[START OF DATASET EXTRACT]

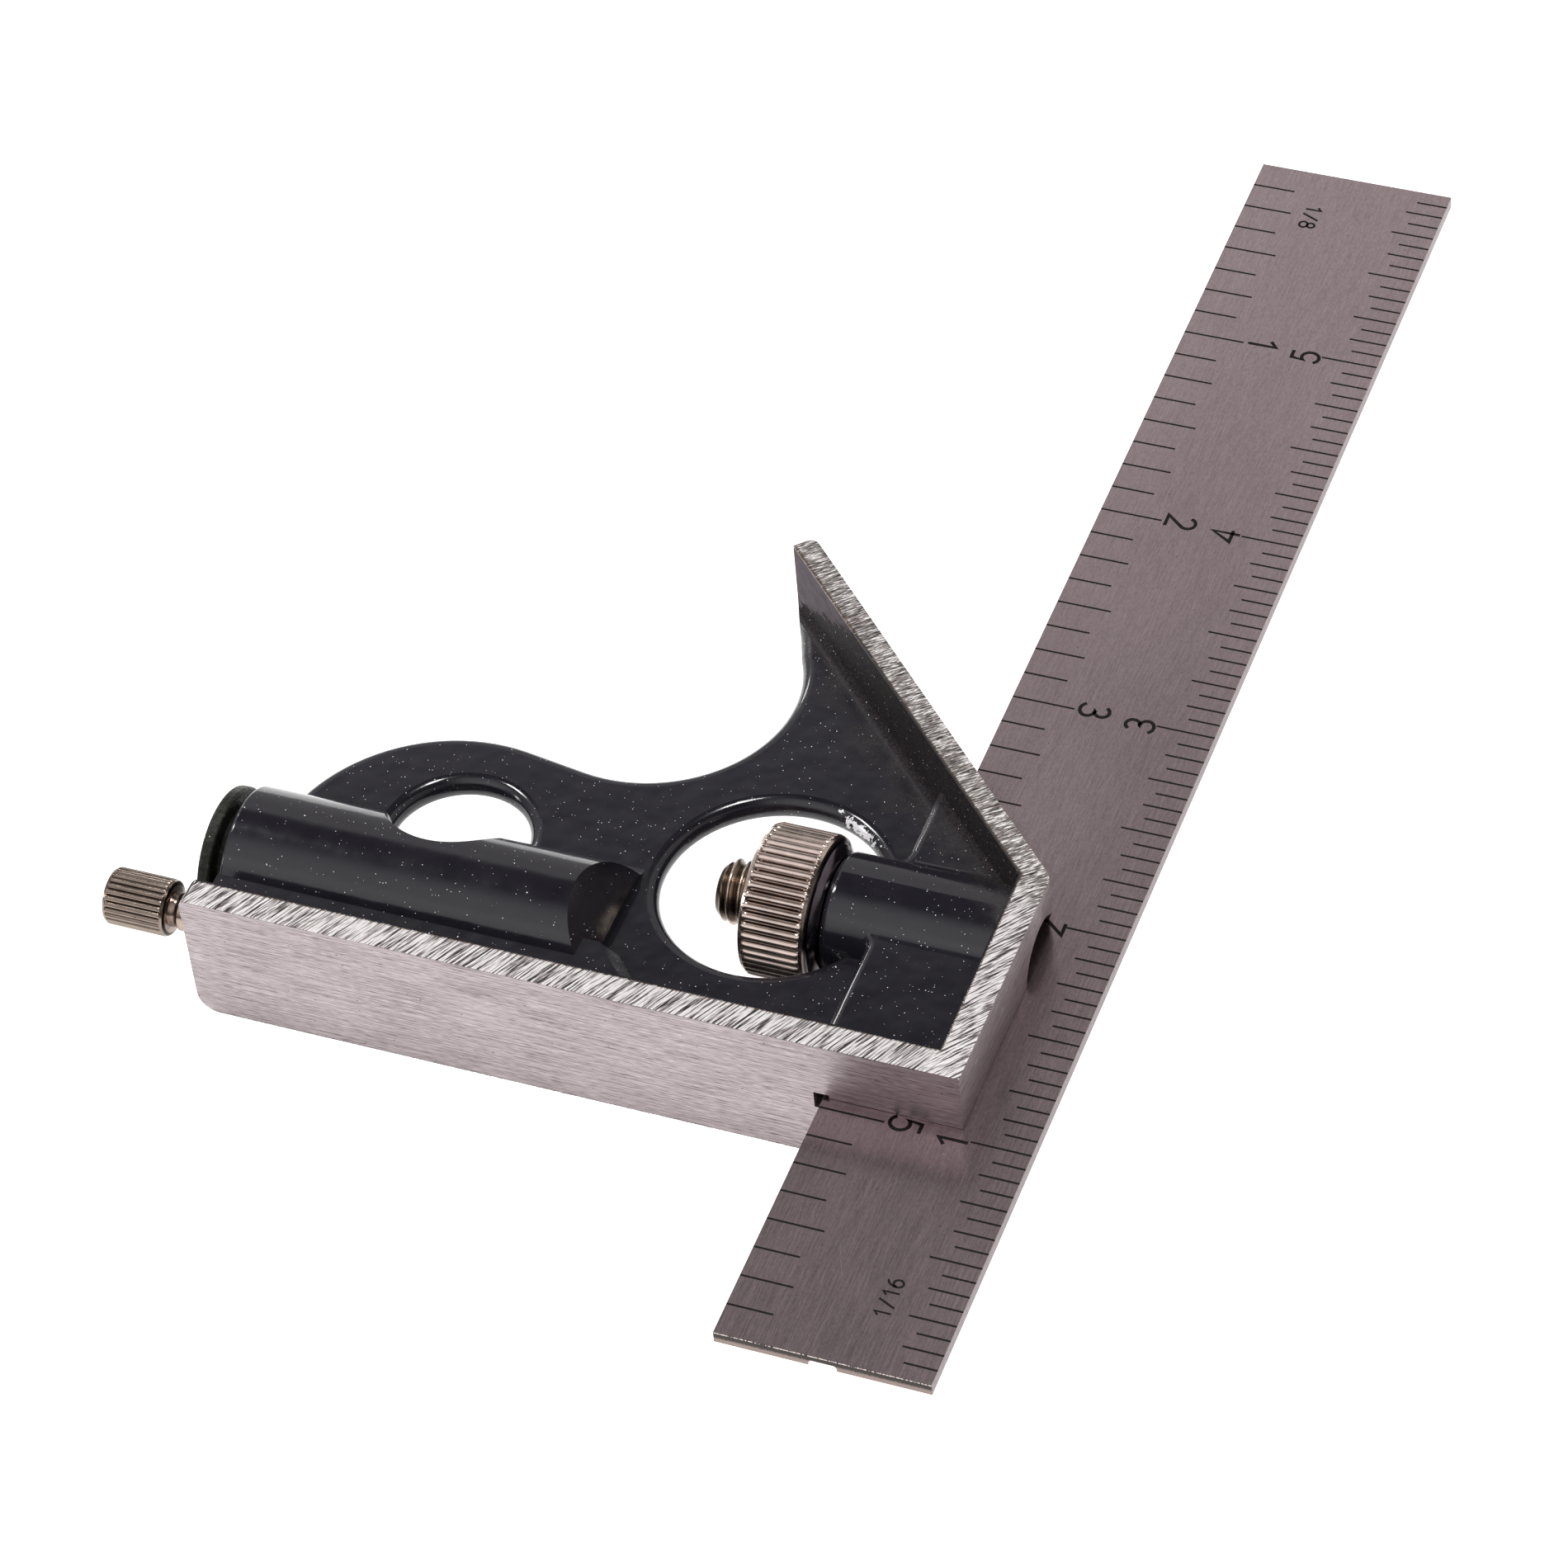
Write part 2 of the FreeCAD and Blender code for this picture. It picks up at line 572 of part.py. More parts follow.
def scriber_needle():
    cone_length = 7.0
    shank = rod(NEEDLE_RADIUS, scriber_socket_end(), NEEDLE_TIP - cone_length, SCRIBER_Y)
    point = Part.makeCone(
        NEEDLE_RADIUS, 0.08, cone_length, V(NEEDLE_TIP - cone_length, SCRIBER_Y, MID), V(1, 0, 0),
    )
    return fused(shank, point)


PARTS = {
    "head_casting": head_casting,
    "blade": blade,
    "clamp_bolt": clamp_bolt,
    "clamp_nut": clamp_nut,
    "clamp_spring": clamp_spring,
    "level_end_plug": level_end_plug,
    "level_vial": level_vial,
    "level_liquid": level_liquid,
    "level_bedding": level_bedding,
    "scriber_bush": scriber_bush,
    "scriber_head": scriber_head,
    "scriber_needle": scriber_needle,
}

os.makedirs("parts", exist_ok=True)
for name, make in PARTS.items():
    shape = make()
    print(name, shape.isValid(), len(shape.Solids), round(shape.Volume, 2))
    shape.exportStep(os.path.join("parts", name + ".step"))
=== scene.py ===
import math

import bmesh
import bpy
from mathutils import Matrix, Vector


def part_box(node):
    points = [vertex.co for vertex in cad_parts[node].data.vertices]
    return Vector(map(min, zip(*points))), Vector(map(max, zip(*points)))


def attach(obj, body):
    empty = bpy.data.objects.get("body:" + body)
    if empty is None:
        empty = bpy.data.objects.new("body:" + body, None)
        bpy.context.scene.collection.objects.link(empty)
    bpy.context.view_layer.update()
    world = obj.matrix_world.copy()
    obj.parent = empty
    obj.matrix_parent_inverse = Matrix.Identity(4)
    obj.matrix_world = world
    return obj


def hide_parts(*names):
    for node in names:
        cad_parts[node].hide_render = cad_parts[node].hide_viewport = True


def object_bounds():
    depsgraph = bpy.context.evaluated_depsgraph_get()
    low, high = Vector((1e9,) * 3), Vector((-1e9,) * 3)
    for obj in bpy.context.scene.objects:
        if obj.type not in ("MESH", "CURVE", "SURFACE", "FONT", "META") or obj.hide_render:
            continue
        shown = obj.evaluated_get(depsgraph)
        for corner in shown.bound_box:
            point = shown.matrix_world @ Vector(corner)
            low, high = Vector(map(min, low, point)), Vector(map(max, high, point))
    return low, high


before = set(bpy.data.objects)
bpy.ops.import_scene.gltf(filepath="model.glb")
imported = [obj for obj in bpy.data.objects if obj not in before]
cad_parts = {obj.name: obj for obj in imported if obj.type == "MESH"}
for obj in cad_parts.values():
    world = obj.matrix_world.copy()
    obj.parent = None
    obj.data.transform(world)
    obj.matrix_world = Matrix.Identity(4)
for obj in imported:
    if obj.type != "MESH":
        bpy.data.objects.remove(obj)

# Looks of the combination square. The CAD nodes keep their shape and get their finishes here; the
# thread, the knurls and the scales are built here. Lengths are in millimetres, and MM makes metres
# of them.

cad_low, cad_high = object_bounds()

MM = 0.001
MID = 7.0                       # height of the head's mid plane
MITRE_SUM = 36.5                # x + y on the mitre face
SIDE_WALL = 12.5                # x of the side wall
STOCK_RIM = 2.8
SIDE_RIM = 2.7
MITRE_RIM = 2.2
WEB_HALF = 1.2
BLADE_WIDTH = 19.0
CLAMP_Y = 20.7                  # the axes of the clamp, the level and the scriber lie along X
LEVEL_Y = 12.0
SCRIBER_Y = 4.7
NUT_RADIUS = 6.85
NUT_BAND = 6.2                  # length of the knurl
NUT_GROOVE = 0.40
NUT_RIBS = 44
SCRIBER_RADIUS = 2.6
SCRIBER_BAND = 6.0
SCRIBER_GROOVE = 0.22
SCRIBER_RIBS = 26
THREAD_PITCH = 1.0
THREAD_CREST = 2.94
THREAD_ROOT = 2.42
BOLT_COLLAR_LEFT = -2.1         # x where the shank ends and the bolt's collar starts
BUBBLE_HALF = 4.6               # from the vial's middle to each of its lines
TICK_WIDTH = 0.19
INCH = 25.4
DIAGONAL = math.sqrt(2)


# ---------------------------------------------------------------- node trees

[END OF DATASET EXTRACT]

> EXERCISE BRIEF
Using the data above, reproduce exactly the lines from the line that contains "for name, make" through the line that contains "obj.parent = empty", including both.

> EXERCISE RESPONSE
for name, make in PARTS.items():
    shape = make()
    print(name, shape.isValid(), len(shape.Solids), round(shape.Volume, 2))
    shape.exportStep(os.path.join("parts", name + ".step"))
=== scene.py ===
import math

import bmesh
import bpy
from mathutils import Matrix, Vector


def part_box(node):
    points = [vertex.co for vertex in cad_parts[node].data.vertices]
    return Vector(map(min, zip(*points))), Vector(map(max, zip(*points)))


def attach(obj, body):
    empty = bpy.data.objects.get("body:" + body)
    if empty is None:
        empty = bpy.data.objects.new("body:" + body, None)
        bpy.context.scene.collection.objects.link(empty)
    bpy.context.view_layer.update()
    world = obj.matrix_world.copy()
    obj.parent = empty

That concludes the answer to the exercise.